**What you are asked to do:** Find the lines of data that contain the string "frame", then list them.

::::

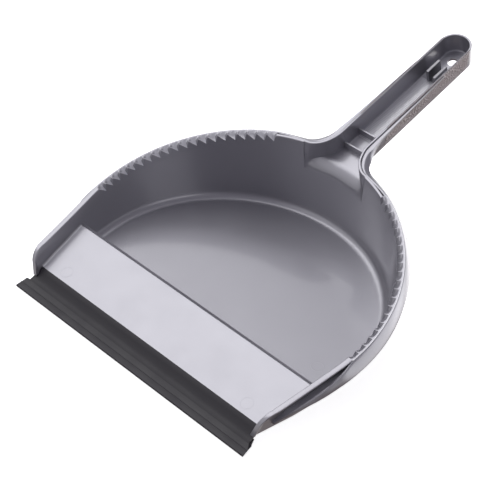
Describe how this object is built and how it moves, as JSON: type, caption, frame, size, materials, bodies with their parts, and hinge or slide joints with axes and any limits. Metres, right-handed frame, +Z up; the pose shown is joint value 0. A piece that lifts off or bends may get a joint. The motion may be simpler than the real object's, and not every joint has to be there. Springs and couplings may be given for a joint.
{
  "type": "dust pan",
  "caption": "Shallow round-backed dust pan with an entry ramp, a soft wiping lip, comb-toothed rims, a hanging outer skirt and a hollow channel handle with a brush clip and a hanging hole",
  "frame": {"origin": "middle of the footprint on the ground, under the centre of the overall box", "axes": "+Z up, +Y runs back along the handle, +X to the right seen from the front lip looking towards the handle"},
  "size_m": [0.2434, 0.3312, 0.1037],
  "materials": {
    "moulded_plastic": "silver-grey injection-moulded polypropylene, semi-gloss",
    "lip_rubber": "soft black rubber, satin"
  },
  "bodies": {
    "root": {"pan_tub": "moulded_plastic", "entry_ramp": "moulded_plastic", "comb_edge_left": "moulded_plastic", "comb_edge_right": "moulded_plastic", "skirt_left": "moulded_plastic", "skirt_right": "moulded_plastic", "handle_channel": "moulded_plastic", "cross_rib_front": "moulded_plastic", "cross_rib_rear": "moulded_plastic", "brush_clip_prong_tall": "moulded_plastic", "brush_clip_prong_short": "moulded_plastic", "rubber_lip": "lip_rubber"}
  },
  "joints": []
}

::::

**Answer in full:**
Describe how this object is built and how it moves, as JSON: type, caption, frame, size, materials, bodies with their parts, and hinge or slide joints with axes and any limits. Metres, right-handed frame, +Z up; the pose shown is joint value 0. A piece that lifts off or bends may get a joint. The motion may be simpler than the real object's, and not every joint has to be there. Springs and couplings may be given for a joint.
  "frame": {"origin": "middle of the footprint on the ground, under the centre of the overall box", "axes": "+Z up, +Y runs back along the handle, +X to the right seen from the front lip looking towards the handle"},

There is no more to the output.